# [Source material]
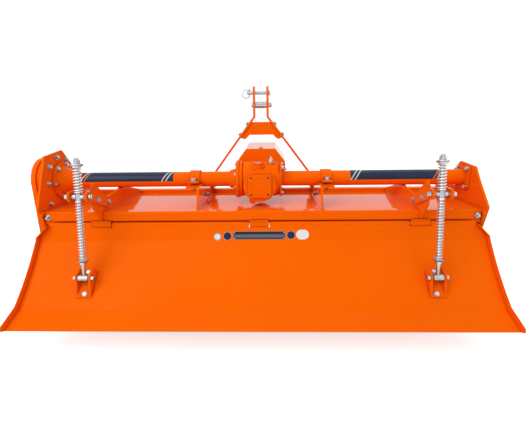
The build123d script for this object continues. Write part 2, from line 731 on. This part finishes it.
def corner_rim(side):
    """Rim that carries on along the cut top corner of the board."""
    across_x = (CORNER_LOW[1] - CORNER_TOP[1]) / math.dist(CORNER_TOP, CORNER_LOW) * SHEET
    across_z = (CORNER_TOP[0] - CORNER_LOW[0]) / math.dist(CORNER_TOP, CORNER_LOW) * SHEET
    with BuildPart() as rim:
        with BuildSketch(lengthwise(hinge_y)):
            with BuildLine():
                Polyline(
                    (side * CORNER_TOP[0], CORNER_TOP[1]), (side * CORNER_LOW[0], CORNER_LOW[1]),
                    (side * (CORNER_LOW[0] + across_x), CORNER_LOW[1] + across_z),
                    (side * (CORNER_TOP[0] + across_x), CORNER_TOP[1] + across_z), close=True)
            make_face()
        extrude(amount=60, both=True)
        with BuildSketch(across(-BOARD_HALF)):
            with BuildLine():
                board_skin()
                offset(amount=RIM, side=Side.RIGHT)
            make_face()
        extrude(amount=2 * BOARD_HALF, mode=Mode.INTERSECT)
    return rim.part


with BuildPart() as board:
    with BuildSketch(across(-BOARD_HALF)):
        with BuildLine():
            board_skin()
            offset(amount=SHEET, side=Side.LEFT)
        make_face()
    extrude(amount=2 * BOARD_HALF)
    # rims standing up along both sides, with a round end past the lip
    for side in (-1, 1):
        with BuildSketch(across(side * BOARD_HALF)):
            with BuildLine():
                board_skin()
                offset(amount=RIM, side=Side.RIGHT)
            make_face()
            with Locations(rim_end):
                Circle(RIM / 2)
        extrude(amount=-side * SHEET)
    # rolled edge round the hinge rod
    with BuildSketch(across(-BOARD_HALF)):
        with Locations(HINGE):
            Circle(EYE_R)
    extrude(amount=2 * BOARD_HALF)
    # cut-outs round the three hinge tabs
    for x in TAB_PLACES:
        with BuildSketch(across(x)):
            with Locations(HINGE):
                Circle(TAB_R + NOTCH_SIDE)
        extrude(amount=TAB_WIDE / 2 + NOTCH_SIDE, both=True, mode=Mode.SUBTRACT)
    with BuildSketch(across(-BOARD_HALF)):
        with Locations(HINGE):
            Circle(HINGE_ROD_R + RUN)
    extrude(amount=2 * BOARD_HALF, mode=Mode.SUBTRACT)
    # top corners, clear of the deck's end plates
    for side in (-1, 1):
        with BuildSketch(lengthwise(hinge_y)):
            with BuildLine():
                Polyline(
                    (side * CORNER_TOP[0], CORNER_TOP[1]), (side * CORNER_LOW[0], CORNER_LOW[1]),
                    (side * (CORNER_LOW[0] + 2), CORNER_LOW[1]),
                    (side * (CORNER_LOW[0] + 2), CORNER_TOP[1]), close=True)
            make_face()
        extrude(amount=60, both=True, mode=Mode.SUBTRACT)
        add(corner_rim(side))
keep(board, "trailing_board")

with BuildPart() as hinge_rod:
    with BuildSketch(across(-HINGE_HALF)):
        with Locations(HINGE):
            Circle(HINGE_ROD_R)
    extrude(amount=2 * HINGE_HALF)
keep(hinge_rod, "hinge_rod")

with BuildPart() as tabs:
    for x in TAB_PLACES:
        with BuildSketch(across(x - TAB_WIDE / 2)):
            with Locations(HINGE):
                Circle(TAB_R)
            with BuildLine():
                Polyline((hinge_y - TAB_R, hinge_z), (hinge_y - TAB_R, beam_bottom),
                         (hinge_y + TAB_R, beam_bottom), (hinge_y + TAB_R, hinge_z), close=True)
            make_face()
            with Locations(HINGE):
                Circle(HINGE_ROD_R + RUN, mode=Mode.SUBTRACT)
        extrude(amount=TAB_WIDE)
keep(tabs, "hinge_tabs")

# ---- adjusters ---------------------------------------------------------------------------------
FIN_IN = 716.0
FORK_HALF = 33.5            # from the adjuster's middle to the inner faces of its fork
FORK_T = 8.0
BLOCK_R = 10.0              # trunnion bar, and its boss round the rod
BLOCK_HALF = 24.5
BOSS_R = 14.0
BOSS_HALF = 13.0
TRUNNION_R = 7.0
TRUNNION_HEAD_R = 11.0
TRUNNION_HEAD = 11.0
EYE_OUT = 15.0              # cross tube at the rod's foot
EYE_DRIFT = 2.4             # clearance that lets the eye wander on its pin
EYE_HALF = 20.5
NECK = (5.8, 24.0, 54.0)    # rod's neck: radius above the eye, and where its taper starts and ends
BOARD_PIN_R = 8.0
UPPER_SPRING = (18.0, 5.5)  # springs, as (outer radius, wire)
LOWER_SPRING = (15.5, 4.5)
CUP_R = 25.5
CUP_LIP = 4.0
CUP_FOOT = 16.0             # depth of the lower cup's cone
LOW_CUP = -273.0            # along the rod from the pivot: lower cup, upper cup and rod's end
HIGH_CUP = 132.0
ROD_END = 161.0
NUT_FLAT = 13.0             # from the middle to a flat
NUT = 16.0

pivot_y, pivot_z = PIVOT
pin_y, pin_z = BOARD_PIN
rod_reach = math.hypot(pin_y - pivot_y, pin_z - pivot_z)
rod_up = (0, (pivot_y - pin_y) / rod_reach, (pivot_z - pin_z) / rod_reach)


def along_rod(x, distance):
    """Plane square to the rod, that far above the pivot."""
    return Plane(
        origin=(x, pivot_y + rod_up[1] * distance, pivot_z + rod_up[2] * distance),
        x_dir=(1, 0, 0), z_dir=rod_up)


def beside_rod(x):
    """Half section of a piece turned about the rod: its own x is the radius and its own y runs up."""
    return Plane(origin=(x, pivot_y, pivot_z), x_dir=(1, 0, 0), z_dir=(0, -rod_up[2], rod_up[1]))


def spring(x, low, high, outer, wire):
    """Sleeve that takes a coil spring's room, between two distances from the pivot."""
    with BuildPart() as coil:
        with BuildSketch(along_rod(x, low)):
            Circle(outer)
            Circle(outer - wire, mode=Mode.SUBTRACT)
        extrude(amount=high - low)
    return coil


with BuildPart() as fins:
    for side in (-1, 1):
        with BuildSketch(across(side * FIN_IN)):
            with BuildLine():
                FilletPolyline(
                    (beam_rear, beam_bottom), (-322, 585), (-322, 668), (-298, 692), (-278, 680),
                    (-188, 604), (-34, TUBE_Z - TUBE_R - SEAT), (34, TUBE_Z - TUBE_R - SEAT), (208, 574),
                    (DECK_FRONT, front_top - 2), (DECK_FRONT, DECK_TOP), (DECK_REAR, DECK_TOP),
                    (DECK_REAR, beam_top), (beam_rear, beam_top),
                    radius=[0, 10, 20, 8, 6, 14, 4, 4, 20, 0, 0, 0, 0, 0], close=True)
            make_face()
        extrude(amount=side * PLATE)
        with BuildSketch(across(side * FIN_IN)):
            with Locations((DECK_REAR - REAR_BEAM / 2, beam_top - REAR_BEAM / 2)):
                Rectangle(REAR_BEAM, REAR_BEAM)
        extrude(amount=side * PLATE, mode=Mode.SUBTRACT)
keep(fins, "adjuster_fins")

FORK_REAR = -393.0
FORK_WEB = -330.0
with BuildPart() as forks:
    for side in (-1, 1):
        inner = side * (ADJUSTER_X - FORK_HALF)
        outer = side * (ADJUSTER_X + FORK_HALF)
        with BuildSketch(across(inner)):
            with BuildLine():
                FilletPolyline(
                    (FORK_REAR, pivot_z - 22), (FORK_REAR, pivot_z + 22), (-300, pivot_z + 20),
                    (-186, 604), (-172, 582), (-196, 562), (-300, 598), (-345, pivot_z - 22),
                    radius=[18, 18, 20, 10, 12, 12, 20, 20], close=True)
            make_face()
            with Locations(PIVOT):
                Circle(TRUNNION_R + RUN, mode=Mode.SUBTRACT)
        extrude(amount=-side * FORK_T)
        with BuildSketch(across(outer)):
            with BuildLine():
                FilletPolyline(
                    (FORK_REAR, pivot_z - 22), (FORK_REAR, pivot_z + 22), (FORK_WEB, pivot_z + 22),
                    (FORK_WEB, pivot_z - 22), radius=[18, 18, 0, 0], close=True)
            make_face()
            with Locations(PIVOT):
                Circle(TRUNNION_R + RUN, mode=Mode.SUBTRACT)
        extrude(amount=side * FORK_T)
        with BuildSketch(across(inner - side * FORK_T)):
            with Locations((FORK_WEB - FORK_T / 2, pivot_z)):
                Rectangle(FORK_T, 44)
        extrude(amount=side * (2 * FORK_HALF + 2 * FORK_T))
keep(forks, "adjuster_forks")

# the pin's clevis on the board: a base that follows the board's curve and two ears
CLEVIS_HALF = 25.0
with BuildPart() as clevises:
    for side in (-1, 1):
        x = side * ADJUSTER_X
        with BuildSketch(across(x)):
            with BuildLine():
                FilletPolyline(
                    (-362, 306), (-384, 332), (pin_y - 14, pin_z + 16), (pin_y - 16, pin_z - 12),
                    (-446, 220), radius=[6, 18, 18])
                Line((-446, 220), (-362, 306))
            make_face()
        extrude(amount=CLEVIS_HALF + FORK_T, both=True)
        with BuildSketch(across(x)):
            with BuildLine():
                Polyline((-358, 322), (-340, 360), (-500, 360), (-500, 222), (-448, 228), close=True)
            make_face()
        extrude(amount=CLEVIS_HALF, both=True, mode=Mode.SUBTRACT)
        with BuildSketch(across(x)):
            with Locations(BOARD_PIN):
                Circle(BOARD_PIN_R + RUN)
        extrude(amount=CLEVIS_HALF + FORK_T + 1, both=True, mode=Mode.SUBTRACT)
    # nothing of a clevis reaches into the board's sheet
    with BuildSketch(across(-BOARD_HALF)):
        with BuildLine():
            board_skin()
            offset(amount=60, side=Side.LEFT)
        make_face()
    extrude(amount=2 * BOARD_HALF, mode=Mode.SUBTRACT)
keep(clevises, "board_clevises")

BOARD_PIN_HEAD_R = 12.0
BOARD_PIN_HEAD = 8.0
BOARD_PIN_NUT = 12.0
pin_half = CLEVIS_HALF + FORK_T + SEAT
with BuildPart() as board_pins:
    for side in (-1, 1):
        with BuildSketch(Plane(
                origin=(side * ADJUSTER_X, pin_y, pin_z), x_dir=(side, 0, 0), z_dir=(0, -side, 0))):
            with BuildLine():
                Polyline(
                    (pin_half + BOARD_PIN_HEAD, 0), (pin_half + BOARD_PIN_HEAD, BOARD_PIN_HEAD_R),
                    (pin_half, BOARD_PIN_HEAD_R), (pin_half, BOARD_PIN_R), (-pin_half, BOARD_PIN_R),
                    (-pin_half, BOARD_PIN_HEAD_R), (-pin_half - BOARD_PIN_NUT, BOARD_PIN_HEAD_R),
                    (-pin_half - BOARD_PIN_NUT, 0), close=True)
            make_face()
        revolve(axis=Axis((0, pin_y, pin_z), (1, 0, 0)))
keep(board_pins, "board_pins")

head_in = FORK_HALF + FORK_T + SEAT
head_out = head_in + TRUNNION_HEAD
for name, side in (("left", -1), ("right", 1)):
    x = side * ADJUSTER_X

    with BuildPart() as block:
        with BuildSketch(Plane(origin=(x, pivot_y, pivot_z), x_dir=(1, 0, 0), z_dir=(0, -1, 0))):
            with BuildLine():
                Polyline(
                    (-head_out, 0), (-head_out, TRUNNION_HEAD_R), (-head_in, TRUNNION_HEAD_R),
                    (-head_in, TRUNNION_R), (-BLOCK_HALF, TRUNNION_R), (-BLOCK_HALF, BLOCK_R - 2),
                    (-BLOCK_HALF + 2, BLOCK_R), (BLOCK_HALF - 2, BLOCK_R), (BLOCK_HALF, BLOCK_R - 2),
                    (BLOCK_HALF, TRUNNION_R), (head_in, TRUNNION_R), (head_in, TRUNNION_HEAD_R),
                    (head_out, TRUNNION_HEAD_R), (head_out, 0), close=True)
            make_face()
        revolve(axis=Axis((x, pivot_y, pivot_z), (1, 0, 0)))
        with BuildSketch(along_rod(x, 0)):
            Circle(BOSS_R)
        extrude(amount=BOSS_HALF, both=True)
        with BuildSketch(along_rod(x, 0)):
            Circle(ROD_R + RUN)
        extrude(amount=BOSS_HALF + 1, both=True, mode=Mode.SUBTRACT)
    keep(block, f"{name}_trunnion_block")

    with BuildPart() as rod:
        with BuildSketch(beside_rod(x)):
            with BuildLine():
                Polyline(
                    (0, -rod_reach), (NECK[0], -rod_reach), (NECK[0], -rod_reach + NECK[1]),
                    (ROD_R, -rod_reach + NECK[2]), (ROD_R, ROD_END - 2), (ROD_R - 2, ROD_END),
                    (0, ROD_END), close=True)
            make_face()
        revolve(axis=Axis((x, pivot_y, pivot_z), rod_up))
        with BuildSketch(across(x)):
            with Locations(BOARD_PIN):
                Circle(EYE_OUT)
        extrude(amount=EYE_HALF, both=True)
        with BuildSketch(across(x)):
            with Locations(BOARD_PIN):
                Circle(BOARD_PIN_R + EYE_DRIFT)
        extrude(amount=EYE_HALF + 1, both=True, mode=Mode.SUBTRACT)
    keep(rod, f"{name}_adjuster_rod")

    with BuildPart() as cups:
        with BuildSketch(beside_rod(x)):
            with BuildLine():
                Polyline(
                    (ROD_R, LOW_CUP - CUP_FOOT), (ROD_R + 4, LOW_CUP - CUP_FOOT),
                    (ROD_R + 6, LOW_CUP - 6), (CUP_R, LOW_CUP + 2), (CUP_R, LOW_CUP + CUP_LIP),
                    (CUP_R - 5, LOW_CUP), (ROD_R, LOW_CUP), close=True)
            make_face()
            with BuildLine():
                Polyline(
                    (ROD_R, HIGH_CUP), (CUP_R - 5, HIGH_CUP), (CUP_R, HIGH_CUP - CUP_LIP),
                    (CUP_R, HIGH_CUP - 2), (ROD_R + 6, HIGH_CUP + 6), (ROD_R, HIGH_CUP + 6), close=True)
            make_face()
        revolve(axis=Axis((x, pivot_y, pivot_z), rod_up))
        with BuildSketch(along_rod(x, HIGH_CUP + 6)):
            RegularPolygon(NUT_FLAT, 6, major_radius=False)
            Circle(ROD_R, mode=Mode.SUBTRACT)
        extrude(amount=NUT)
    keep(cups, f"{name}_spring_cups")

    keep(spring(x, LOW_CUP + SEAT, -BOSS_HALF - SEAT, *LOWER_SPRING), f"{name}_lower_spring")
    keep(spring(x, BOSS_HALF + SEAT, HIGH_CUP - SEAT, *UPPER_SPRING), f"{name}_upper_spring")

# ---- place on the ground and write -------------------------------------------------------------
# The origin goes to the middle of the footprint, rounded to a whole millimetre.
boxes = [piece.bounding_box() for piece in pieces]
middle_x = round((min(b.min.X for b in boxes) + max(b.max.X for b in boxes)) / 2)
middle_y = round((min(b.min.Y for b in boxes) + max(b.max.Y for b in boxes)) / 2)
ground = min(b.min.Z for b in boxes)
print("origin moved to", middle_x, middle_y, round(ground, 3))

os.makedirs("parts", exist_ok=True)
for piece in pieces:
    label = piece.label
    placed = piece.moved(Location((-middle_x, -middle_y, -ground)))
    placed.label = label
    export_step(placed, f"parts/{label}.step")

# [Problem requirements]
Look at the material above and copy, word for word, its lines from the first through the one containing "return rim.part".

# [Answer]
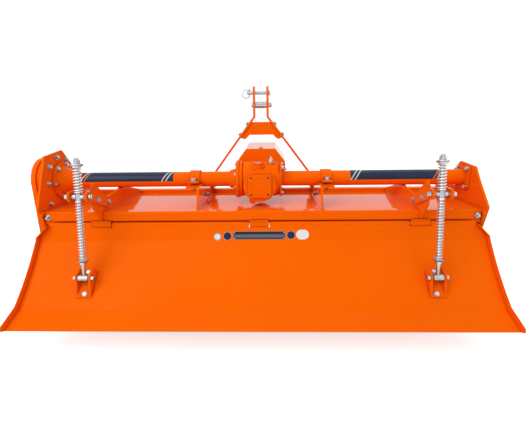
The build123d script for this object continues. Write part 2, from line 731 on. This part finishes it.
def corner_rim(side):
    """Rim that carries on along the cut top corner of the board."""
    across_x = (CORNER_LOW[1] - CORNER_TOP[1]) / math.dist(CORNER_TOP, CORNER_LOW) * SHEET
    across_z = (CORNER_TOP[0] - CORNER_LOW[0]) / math.dist(CORNER_TOP, CORNER_LOW) * SHEET
    with BuildPart() as rim:
        with BuildSketch(lengthwise(hinge_y)):
            with BuildLine():
                Polyline(
                    (side * CORNER_TOP[0], CORNER_TOP[1]), (side * CORNER_LOW[0], CORNER_LOW[1]),
                    (side * (CORNER_LOW[0] + across_x), CORNER_LOW[1] + across_z),
                    (side * (CORNER_TOP[0] + across_x), CORNER_TOP[1] + across_z), close=True)
            make_face()
        extrude(amount=60, both=True)
        with BuildSketch(across(-BOARD_HALF)):
            with BuildLine():
                board_skin()
                offset(amount=RIM, side=Side.RIGHT)
            make_face()
        extrude(amount=2 * BOARD_HALF, mode=Mode.INTERSECT)
    return rim.part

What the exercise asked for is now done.